I use numbers to keep scripts simple, I'm too lazy to write 12 words :smile:.

there seem to be a few useless files in the zip and a doublicate for MACOSX. Since I don't use MAC I wonder if that is necessary?
The extra files are completely useless, on a Mac they are merged/hidden automatically. Next time I will use a non-Mac utility to zip.

personally I use different specular parameters to make Earth look more realistic instead of the default Celestia ones, but I guess this is not directly related to your addon :wink:
If you have opinions on what the specular parameters should be, please tell me and I will apply them, you are surely more authoritative than me on that. Other question: I use a specular map that is reflective on water; should there be some reflection also on ice?

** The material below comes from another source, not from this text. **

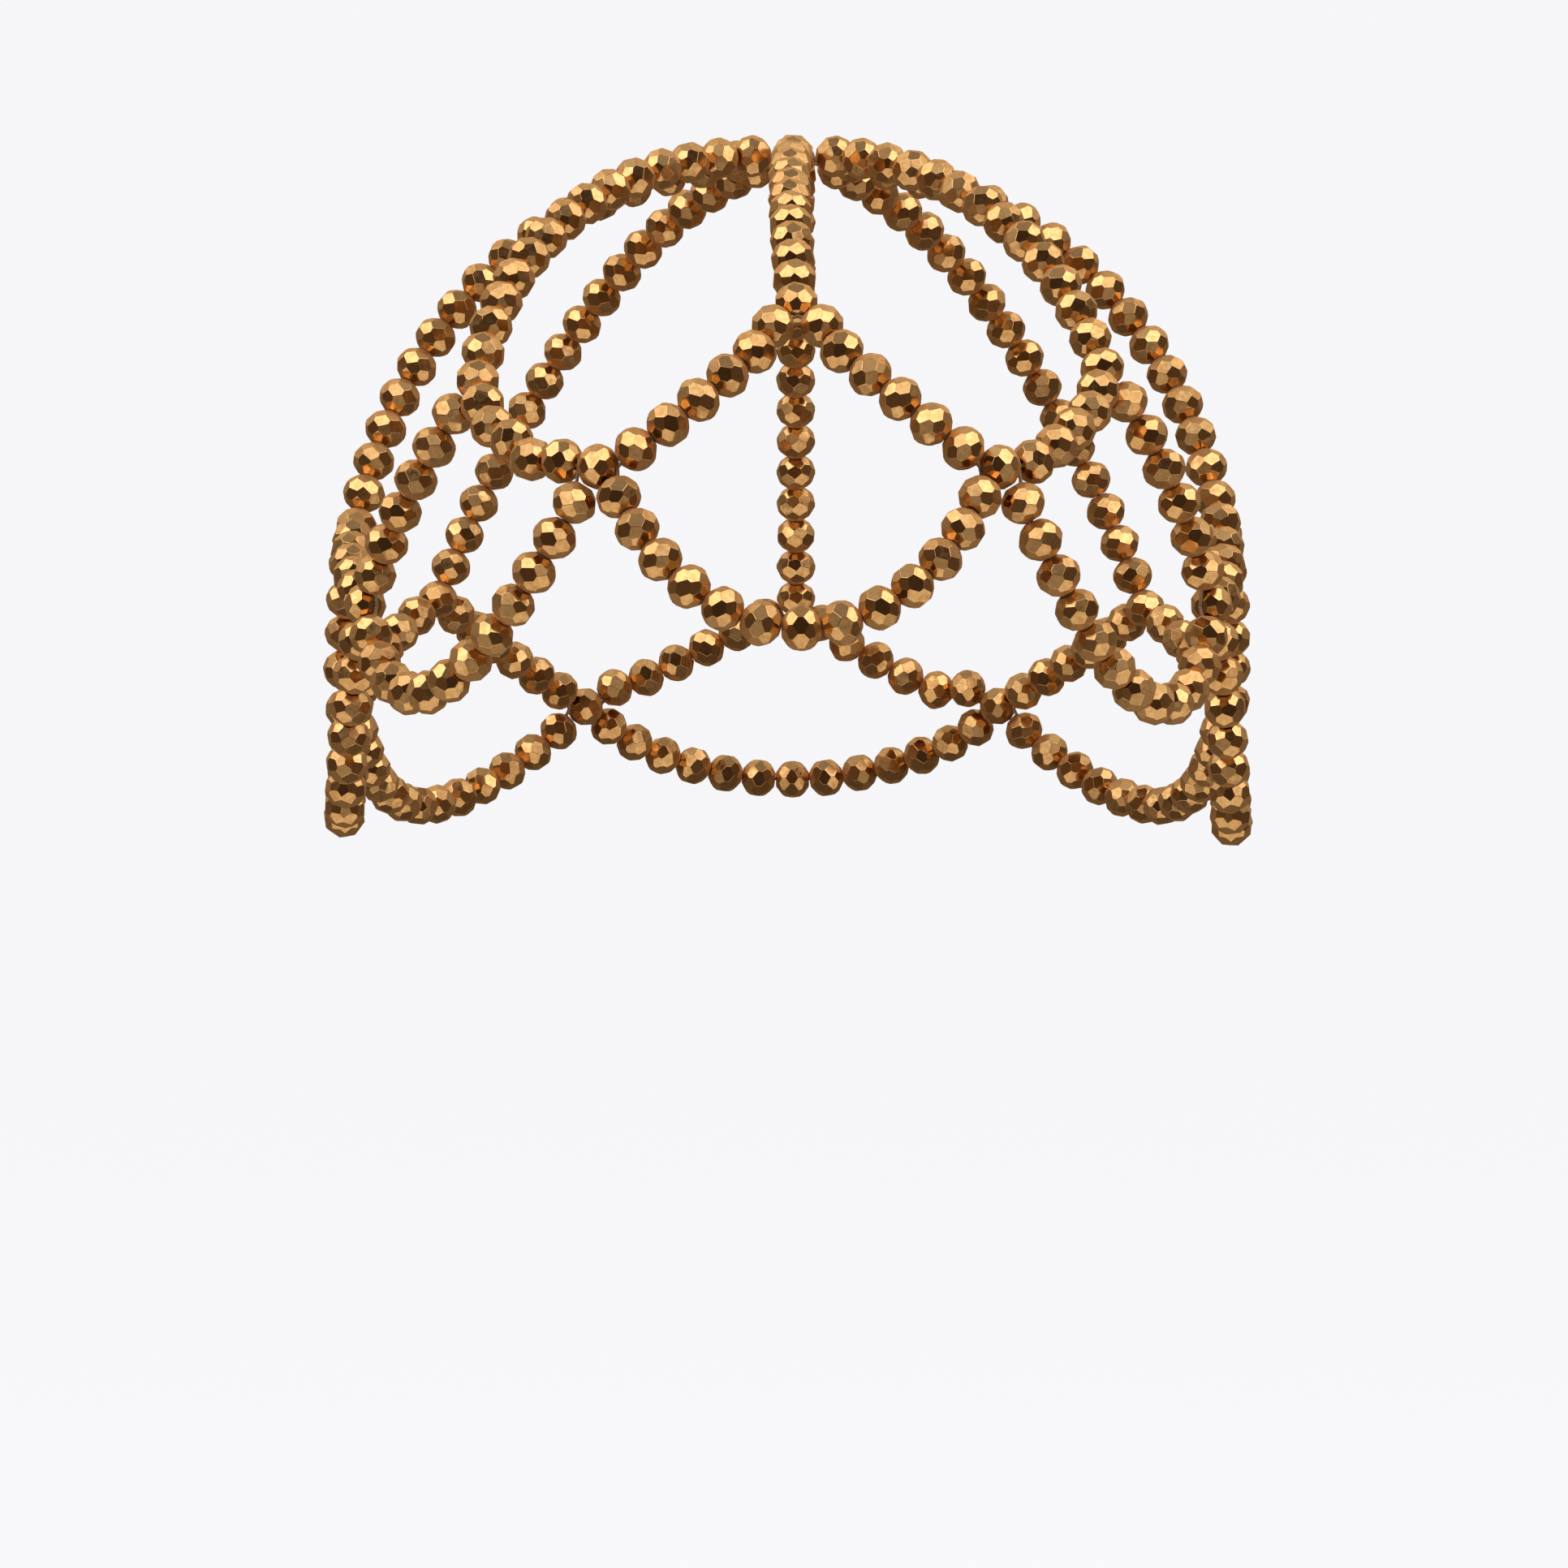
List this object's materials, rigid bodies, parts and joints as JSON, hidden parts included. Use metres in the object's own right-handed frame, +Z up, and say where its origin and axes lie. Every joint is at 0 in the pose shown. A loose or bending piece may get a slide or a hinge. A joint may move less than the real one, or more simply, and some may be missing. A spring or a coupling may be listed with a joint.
{
  "type": "beaded headpiece",
  "caption": "Head net of gold-coated faceted glass beads on thread: strings run from a crown bead to forks, branches meet at crossing beads, and swags hang below them",
  "frame": {"origin": "the top of the worn form, where the underside of the crown bead sits on it", "axes": "+Z up, the front faces -Y, +X to the wearer's left"},
  "size_m": [0.1779, 0.2119, 0.1398],
  "materials": {
    "gold_coated_glass": "faceted glass with a polished, slightly mottled gold metallic coating"
  },
  "bodies": {
    "root": {"branch_back_left_to_left_3": "gold_coated_glass", "branch_back_left_to_left_4": "gold_coated_glass", "branch_back_right_to_right_3": "gold_coated_glass", "branch_back_right_to_right_4": "gold_coated_glass", "branch_back_to_left_4": "gold_coated_glass", "branch_back_to_right_4": "gold_coated_glass", "branch_front_left_to_left_1": "gold_coated_glass", "branch_front_left_to_left_2": "gold_coated_glass", "branch_front_right_to_right_1": "gold_coated_glass", "branch_front_right_to_right_2": "gold_coated_glass", "branch_front_to_left_1": "gold_coated_glass", "branch_front_to_right_1": "gold_coated_glass", "branch_left_to_left_2": "gold_coated_glass", "branch_left_to_left_3": "gold_coated_glass", "branch_right_to_right_2": "gold_coated_glass", "branch_right_to_right_3": "gold_coated_glass", "crossing_left_1": "gold_coated_glass", "crossing_left_2": "gold_coated_glass", "crossing_left_3": "gold_coated_glass", "crossing_left_4": "gold_coated_glass", "crossing_right_1": "gold_coated_glass", "crossing_right_2": "gold_coated_glass", "crossing_right_3": "gold_coated_glass", "crossing_right_4": "gold_coated_glass", "crown_bead": "gold_coated_glass", "radial_back": "gold_coated_glass", "radial_back_left": "gold_coated_glass", "radial_back_right": "gold_coated_glass", "radial_front": "gold_coated_glass", "radial_front_left": "gold_coated_glass", "radial_front_right": "gold_coated_glass", "radial_left": "gold_coated_glass", "radial_right": "gold_coated_glass", "swag_back": "gold_coated_glass", "swag_front": "gold_coated_glass", "swag_left_1": "gold_coated_glass", "swag_left_2": "gold_coated_glass", "swag_left_3": "gold_coated_glass", "swag_right_1": "gold_coated_glass", "swag_right_2": "gold_coated_glass", "swag_right_3": "gold_coated_glass"}
  },
  "joints": []
}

Oh and about the BMNG textures, I assume you know the place to download them. I only could find this version with polar sea ice But I don't like it very much. I discussed this matter with scalbers on this topic. Antartica is the same all months because there is only a short window for a satellite to map it during polar day and this data was probably just copied to fill the gaps during southern winter.
I found two sources of sea ice data: Sea Ice Index and CryoSat.
Images from the first:
north-daily-extent-geotiff.jpg
north-daily-extent-geotiff.jpg (23.39 KiB) Viewed 10344 times
south-daily-geotiff-extent.jpg
south-daily-geotiff-extent.jpg (12.74 KiB) Viewed 10344 times

Image from the second:
thk_2014_Autumn.png

The first has daily and monthly data for decades at low resolution, the second has recent years autumn/spring maps at 1 km resolution.
I plan to use the low spatial resolution data to generate a sea ice texture with an ad hoc program; the texture should change depending on the concentration somewhat, but for a first try a plain white should be fine.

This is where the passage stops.